SHORT TASK:
Using the data that follows, return exactly the lines from the one that contains "nodes[node].hide_render = nodes[node].hide_viewport" through the one that contains "if obj.type not", ends included.
[start RECORDS FOR THE TASK]
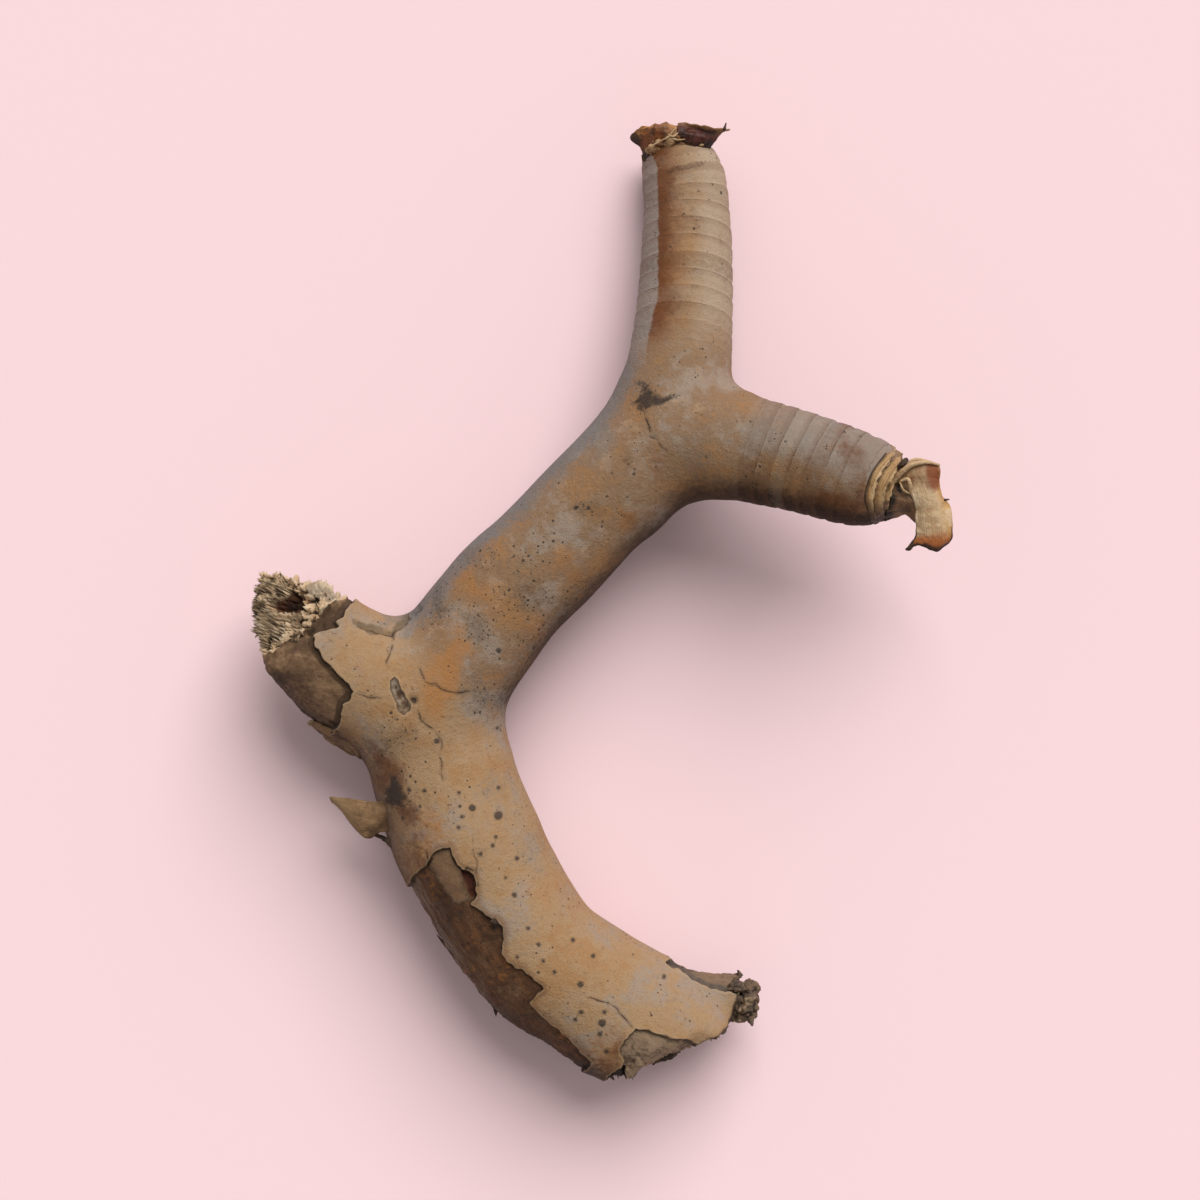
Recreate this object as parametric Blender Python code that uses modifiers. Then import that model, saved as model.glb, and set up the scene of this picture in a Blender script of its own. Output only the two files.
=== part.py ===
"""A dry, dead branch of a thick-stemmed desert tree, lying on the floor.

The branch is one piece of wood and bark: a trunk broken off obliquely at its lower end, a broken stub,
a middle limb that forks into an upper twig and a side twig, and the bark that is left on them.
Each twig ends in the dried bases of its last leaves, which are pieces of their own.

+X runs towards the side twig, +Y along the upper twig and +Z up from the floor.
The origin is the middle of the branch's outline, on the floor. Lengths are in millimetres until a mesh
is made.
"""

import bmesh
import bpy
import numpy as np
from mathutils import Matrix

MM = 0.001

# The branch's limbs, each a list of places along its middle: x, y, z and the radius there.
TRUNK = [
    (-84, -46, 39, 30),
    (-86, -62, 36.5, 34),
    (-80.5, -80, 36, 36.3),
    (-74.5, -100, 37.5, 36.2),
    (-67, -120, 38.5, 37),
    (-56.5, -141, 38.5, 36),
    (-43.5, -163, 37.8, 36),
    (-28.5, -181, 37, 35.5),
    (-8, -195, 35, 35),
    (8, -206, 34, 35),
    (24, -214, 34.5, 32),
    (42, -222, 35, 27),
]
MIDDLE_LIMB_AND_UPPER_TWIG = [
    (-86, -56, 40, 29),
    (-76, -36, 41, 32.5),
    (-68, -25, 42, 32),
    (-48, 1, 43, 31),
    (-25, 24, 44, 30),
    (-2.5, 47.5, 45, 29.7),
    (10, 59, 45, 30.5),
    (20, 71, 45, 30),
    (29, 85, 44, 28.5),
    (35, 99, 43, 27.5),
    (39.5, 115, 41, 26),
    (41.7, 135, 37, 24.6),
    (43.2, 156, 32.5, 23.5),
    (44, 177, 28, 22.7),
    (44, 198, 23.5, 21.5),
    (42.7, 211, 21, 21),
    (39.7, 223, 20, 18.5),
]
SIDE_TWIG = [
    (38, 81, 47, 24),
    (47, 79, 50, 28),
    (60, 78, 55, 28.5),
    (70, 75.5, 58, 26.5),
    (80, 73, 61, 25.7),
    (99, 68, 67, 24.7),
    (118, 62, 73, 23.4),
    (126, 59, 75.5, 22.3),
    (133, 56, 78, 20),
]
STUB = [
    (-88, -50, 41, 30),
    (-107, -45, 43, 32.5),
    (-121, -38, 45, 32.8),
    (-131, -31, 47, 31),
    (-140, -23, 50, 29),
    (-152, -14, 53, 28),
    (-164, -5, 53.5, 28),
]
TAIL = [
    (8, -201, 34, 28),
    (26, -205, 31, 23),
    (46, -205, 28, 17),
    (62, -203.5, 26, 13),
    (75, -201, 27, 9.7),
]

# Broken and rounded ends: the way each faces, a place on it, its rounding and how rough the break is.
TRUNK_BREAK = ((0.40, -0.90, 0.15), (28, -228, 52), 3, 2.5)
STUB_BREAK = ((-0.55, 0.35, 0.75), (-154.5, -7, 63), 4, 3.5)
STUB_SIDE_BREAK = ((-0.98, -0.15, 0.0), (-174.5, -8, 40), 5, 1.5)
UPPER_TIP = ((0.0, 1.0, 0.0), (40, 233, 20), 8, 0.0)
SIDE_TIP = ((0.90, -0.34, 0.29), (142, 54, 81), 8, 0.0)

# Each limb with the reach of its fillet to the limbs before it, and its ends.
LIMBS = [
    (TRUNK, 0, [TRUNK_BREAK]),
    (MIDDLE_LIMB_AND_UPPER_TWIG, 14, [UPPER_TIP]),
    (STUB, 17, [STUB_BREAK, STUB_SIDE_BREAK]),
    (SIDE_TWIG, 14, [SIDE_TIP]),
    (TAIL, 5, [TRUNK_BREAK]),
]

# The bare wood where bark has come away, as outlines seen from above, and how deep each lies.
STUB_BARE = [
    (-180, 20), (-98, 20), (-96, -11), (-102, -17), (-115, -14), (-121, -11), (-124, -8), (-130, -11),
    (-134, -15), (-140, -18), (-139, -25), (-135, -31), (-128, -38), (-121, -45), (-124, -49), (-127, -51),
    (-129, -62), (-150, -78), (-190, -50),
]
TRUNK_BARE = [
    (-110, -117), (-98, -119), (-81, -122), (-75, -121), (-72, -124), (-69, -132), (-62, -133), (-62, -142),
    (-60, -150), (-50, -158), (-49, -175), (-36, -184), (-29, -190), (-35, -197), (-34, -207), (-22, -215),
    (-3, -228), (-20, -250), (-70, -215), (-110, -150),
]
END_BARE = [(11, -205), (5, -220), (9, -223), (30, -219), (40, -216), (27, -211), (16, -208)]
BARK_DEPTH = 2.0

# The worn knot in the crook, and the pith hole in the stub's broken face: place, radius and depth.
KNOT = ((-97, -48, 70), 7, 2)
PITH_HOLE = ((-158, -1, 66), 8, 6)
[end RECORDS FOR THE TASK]
[start RECORDS FOR THE TASK]
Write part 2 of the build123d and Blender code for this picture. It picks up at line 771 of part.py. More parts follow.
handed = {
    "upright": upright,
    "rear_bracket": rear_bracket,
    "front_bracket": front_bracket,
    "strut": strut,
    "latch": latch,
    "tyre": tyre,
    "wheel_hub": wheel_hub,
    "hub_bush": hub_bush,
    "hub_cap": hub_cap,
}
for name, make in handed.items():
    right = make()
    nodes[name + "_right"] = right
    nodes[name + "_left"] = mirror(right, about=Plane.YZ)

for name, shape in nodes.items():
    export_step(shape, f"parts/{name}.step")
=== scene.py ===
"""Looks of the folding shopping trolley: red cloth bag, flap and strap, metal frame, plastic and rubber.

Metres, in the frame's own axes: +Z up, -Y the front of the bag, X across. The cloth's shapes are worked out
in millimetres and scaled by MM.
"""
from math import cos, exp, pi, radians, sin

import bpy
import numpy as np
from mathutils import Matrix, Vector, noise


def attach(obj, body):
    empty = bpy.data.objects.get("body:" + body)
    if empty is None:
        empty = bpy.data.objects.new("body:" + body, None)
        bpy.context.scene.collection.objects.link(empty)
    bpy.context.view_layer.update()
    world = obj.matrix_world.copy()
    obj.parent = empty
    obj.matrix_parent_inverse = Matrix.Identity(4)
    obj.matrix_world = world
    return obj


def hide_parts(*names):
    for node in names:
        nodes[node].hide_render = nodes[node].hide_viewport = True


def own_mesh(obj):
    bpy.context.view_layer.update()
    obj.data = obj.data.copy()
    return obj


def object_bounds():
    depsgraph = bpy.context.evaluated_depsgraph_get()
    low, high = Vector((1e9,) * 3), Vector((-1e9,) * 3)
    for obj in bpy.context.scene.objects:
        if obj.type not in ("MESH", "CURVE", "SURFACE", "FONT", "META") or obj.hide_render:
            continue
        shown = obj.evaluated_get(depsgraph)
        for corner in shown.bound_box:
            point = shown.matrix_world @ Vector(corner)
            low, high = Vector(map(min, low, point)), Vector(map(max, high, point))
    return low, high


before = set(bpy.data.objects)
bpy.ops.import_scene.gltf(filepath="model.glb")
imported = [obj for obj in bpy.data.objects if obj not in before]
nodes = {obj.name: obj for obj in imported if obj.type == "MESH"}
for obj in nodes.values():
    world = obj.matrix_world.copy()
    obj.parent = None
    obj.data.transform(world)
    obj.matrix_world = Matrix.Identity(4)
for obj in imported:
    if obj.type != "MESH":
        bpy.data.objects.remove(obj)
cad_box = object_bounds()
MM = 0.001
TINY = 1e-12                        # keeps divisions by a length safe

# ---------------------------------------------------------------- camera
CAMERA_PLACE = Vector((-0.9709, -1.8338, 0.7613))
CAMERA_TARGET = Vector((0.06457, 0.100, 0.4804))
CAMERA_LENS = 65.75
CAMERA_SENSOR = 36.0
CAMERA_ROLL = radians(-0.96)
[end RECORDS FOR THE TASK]
[start RECORDS FOR THE TASK]
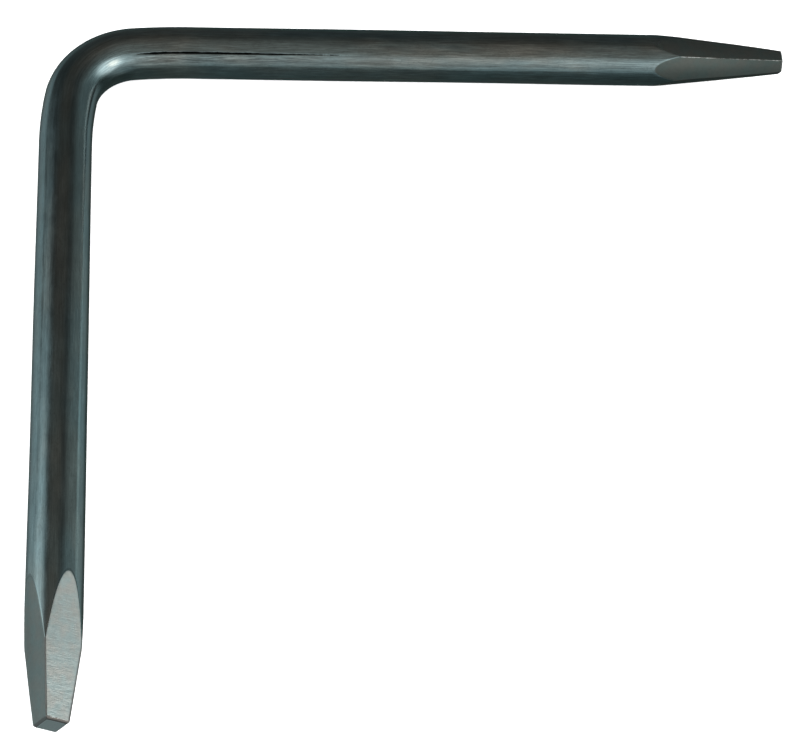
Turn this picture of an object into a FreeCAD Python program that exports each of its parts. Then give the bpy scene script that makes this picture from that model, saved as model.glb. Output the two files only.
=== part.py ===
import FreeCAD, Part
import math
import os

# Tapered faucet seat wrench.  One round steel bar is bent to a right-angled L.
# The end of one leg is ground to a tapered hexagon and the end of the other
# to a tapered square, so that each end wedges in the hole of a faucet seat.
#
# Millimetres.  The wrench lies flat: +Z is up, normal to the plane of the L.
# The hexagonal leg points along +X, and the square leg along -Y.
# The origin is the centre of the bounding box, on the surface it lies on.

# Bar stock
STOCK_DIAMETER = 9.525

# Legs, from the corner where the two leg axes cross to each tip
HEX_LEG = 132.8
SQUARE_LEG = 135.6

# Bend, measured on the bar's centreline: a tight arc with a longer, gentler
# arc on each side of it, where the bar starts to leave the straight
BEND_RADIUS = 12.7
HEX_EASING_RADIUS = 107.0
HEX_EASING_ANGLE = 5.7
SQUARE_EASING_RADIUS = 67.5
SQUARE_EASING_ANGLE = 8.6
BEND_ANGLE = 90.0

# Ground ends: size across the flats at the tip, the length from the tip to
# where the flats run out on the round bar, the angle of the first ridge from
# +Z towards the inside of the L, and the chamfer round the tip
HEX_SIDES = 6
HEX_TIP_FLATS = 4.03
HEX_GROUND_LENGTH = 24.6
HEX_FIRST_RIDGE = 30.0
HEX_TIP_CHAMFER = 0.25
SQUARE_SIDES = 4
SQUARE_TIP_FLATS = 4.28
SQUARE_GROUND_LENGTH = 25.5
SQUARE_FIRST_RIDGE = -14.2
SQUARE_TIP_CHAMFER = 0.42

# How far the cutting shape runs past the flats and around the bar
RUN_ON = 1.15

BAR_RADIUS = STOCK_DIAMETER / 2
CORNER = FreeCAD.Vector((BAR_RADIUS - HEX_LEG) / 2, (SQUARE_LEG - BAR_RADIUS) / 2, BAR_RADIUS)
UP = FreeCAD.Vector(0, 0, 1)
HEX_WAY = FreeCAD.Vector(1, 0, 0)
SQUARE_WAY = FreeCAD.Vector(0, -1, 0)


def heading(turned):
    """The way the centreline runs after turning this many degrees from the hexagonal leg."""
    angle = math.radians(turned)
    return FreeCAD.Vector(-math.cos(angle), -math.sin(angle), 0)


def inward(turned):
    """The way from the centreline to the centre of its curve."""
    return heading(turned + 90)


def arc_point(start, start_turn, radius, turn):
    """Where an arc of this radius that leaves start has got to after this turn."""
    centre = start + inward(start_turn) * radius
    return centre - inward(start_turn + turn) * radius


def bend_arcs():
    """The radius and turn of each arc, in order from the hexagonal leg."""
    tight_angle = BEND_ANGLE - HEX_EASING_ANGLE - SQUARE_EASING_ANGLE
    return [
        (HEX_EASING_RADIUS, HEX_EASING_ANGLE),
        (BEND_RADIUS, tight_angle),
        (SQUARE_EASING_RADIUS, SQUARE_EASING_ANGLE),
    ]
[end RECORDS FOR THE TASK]
RESPONSE FOR THIS EXERCISE:
        nodes[node].hide_render = nodes[node].hide_viewport = True


def own_mesh(obj):
    bpy.context.view_layer.update()
    obj.data = obj.data.copy()
    return obj


def object_bounds():
    depsgraph = bpy.context.evaluated_depsgraph_get()
    low, high = Vector((1e9,) * 3), Vector((-1e9,) * 3)
    for obj in bpy.context.scene.objects:
        if obj.type not in ("MESH", "CURVE", "SURFACE", "FONT", "META") or obj.hide_render:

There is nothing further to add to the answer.